## BEGIN

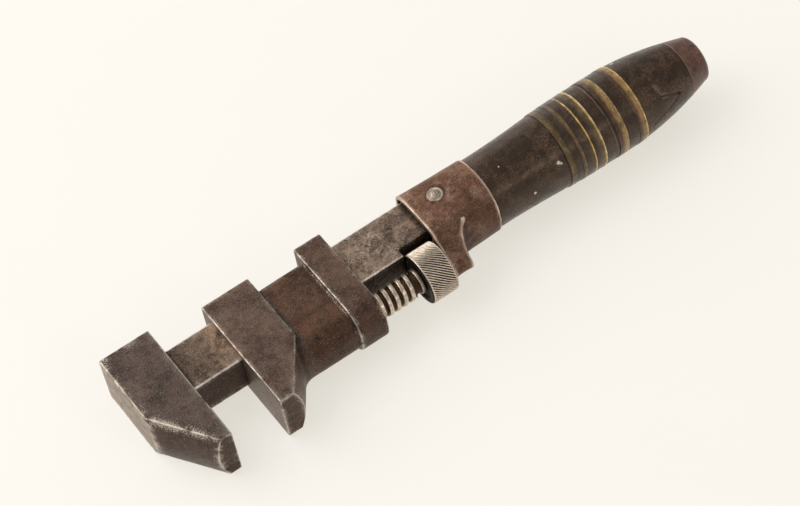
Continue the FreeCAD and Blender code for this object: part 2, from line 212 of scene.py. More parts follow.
class Graph:
    """A short way to write a node material around one Principled shader."""

    def __init__(self, name):
        self.material = bpy.data.materials.new(name)
        self.material.use_nodes = True
        self.nodes = self.material.node_tree.nodes
        self.links = self.material.node_tree.links
        self.shader = self.nodes["Principled BSDF"]
        self.place = self.add("ShaderNodeTexCoord").outputs["Object"]

    def add(self, kind, **settings):
        node = self.nodes.new(kind)
        for key, value in settings.items():
            setattr(node, key, value)
        return node

    def feed(self, socket, value):
        if isinstance(value, bpy.types.NodeSocket):
            self.links.new(value, socket)
        elif isinstance(value, tuple) and len(value) == 3 and socket.type == "RGBA":
            socket.default_value = (*value, 1.0)
        else:
            socket.default_value = value

    def stretched(self, scale):
        """The object's coordinates stretched per axis, for grain that runs one way."""
        node = self.add("ShaderNodeMapping")
        self.feed(node.inputs["Vector"], self.place)
        node.inputs["Scale"].default_value = scale
        return node.outputs["Vector"]

    def noise(self, size, detail=4.0, roughness=0.6, distortion=0.0, vector=None):
        """Noise whose largest features are about `size` metres wide."""
        node = self.add("ShaderNodeTexNoise")
        self.feed(node.inputs["Vector"], vector or self.place)
        node.inputs["Scale"].default_value = 1.0 / size
        node.inputs["Detail"].default_value = detail
        node.inputs["Roughness"].default_value = roughness
        node.inputs["Distortion"].default_value = distortion
        return node.outputs["Fac"]

    def range(self, value, low, high, out_low=0.0, out_high=1.0):
        node = self.add("ShaderNodeMapRange", interpolation_type="SMOOTHSTEP")
        self.feed(node.inputs["Value"], value)
        node.inputs["From Min"].default_value = low
        node.inputs["From Max"].default_value = high
        node.inputs["To Min"].default_value = out_low
        node.inputs["To Max"].default_value = out_high
        return node.outputs["Result"]

    def math(self, operation, first, second=0.0):
        node = self.add("ShaderNodeMath", operation=operation)
        self.feed(node.inputs[0], first)
        self.feed(node.inputs[1], second)
        return node.outputs[0]

    def blend(self, amount, first, second):
        """Mix of two colours."""
        node = self.add("ShaderNodeMix", data_type="RGBA")
        self.feed(node.inputs["Factor"], amount)
        self.feed(node.inputs[MIX_A], first)
        self.feed(node.inputs[MIX_B], second)
        return node.outputs[MIX_RESULT]

    def scaled(self, colour, factor):
        """A colour made lighter or darker by a factor."""
        node = self.add("ShaderNodeVectorMath", operation="SCALE")
        self.feed(node.inputs[0], colour)
        self.feed(node.inputs["Scale"], factor)
        return node.outputs[0]

    def attribute(self, name):
        return self.add("ShaderNodeAttribute", attribute_name=name).outputs["Fac"]

    def from_axis(self, centre):
        """Distance from a line along X through centre (y, z)."""
        offset = self.add("ShaderNodeVectorMath", operation="SUBTRACT")
        self.feed(offset.inputs[0], self.place)
        offset.inputs[1].default_value = (0.0, *centre)
        flat = self.add("ShaderNodeVectorMath", operation="MULTIPLY")
        self.feed(flat.inputs[0], offset.outputs[0])
        flat.inputs[1].default_value = (0.0, 1.0, 1.0)
        length = self.add("ShaderNodeVectorMath", operation="LENGTH")
        self.feed(length.inputs[0], flat.outputs[0])
        return length.outputs["Value"]

    def axis(self, name):
        node = self.add("ShaderNodeSeparateXYZ")
        self.feed(node.inputs[0], self.place)
        return node.outputs[name]

    def bump(self, height, distance, below=None):
        node = self.add("ShaderNodeBump")
        self.feed(node.inputs["Height"], height)
        node.inputs["Distance"].default_value = distance
        node.inputs["Strength"].default_value = 1.0
        if below is not None:
            self.feed(node.inputs["Normal"], below)
        return node.outputs["Normal"]

    def set(self, **sockets):
        for name, value in sockets.items():
            self.feed(self.shader.inputs[name.replace("_", " ").title().replace("Ior", "IOR")], value)
        return self.material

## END

Restate, word for word and with nothing added, the lines from the first line of the listing through the one where "short way to" stands.

Written response
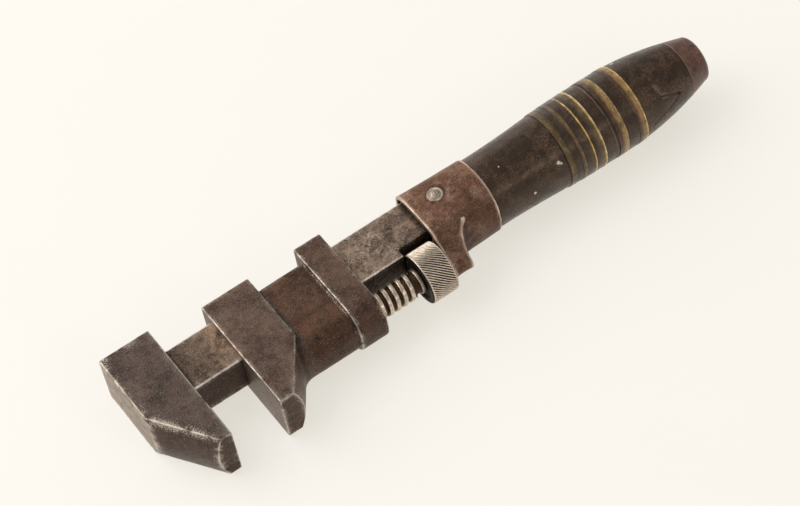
Continue the FreeCAD and Blender code for this object: part 2, from line 212 of scene.py. More parts follow.
class Graph:
    """A short way to write a node material around one Principled shader."""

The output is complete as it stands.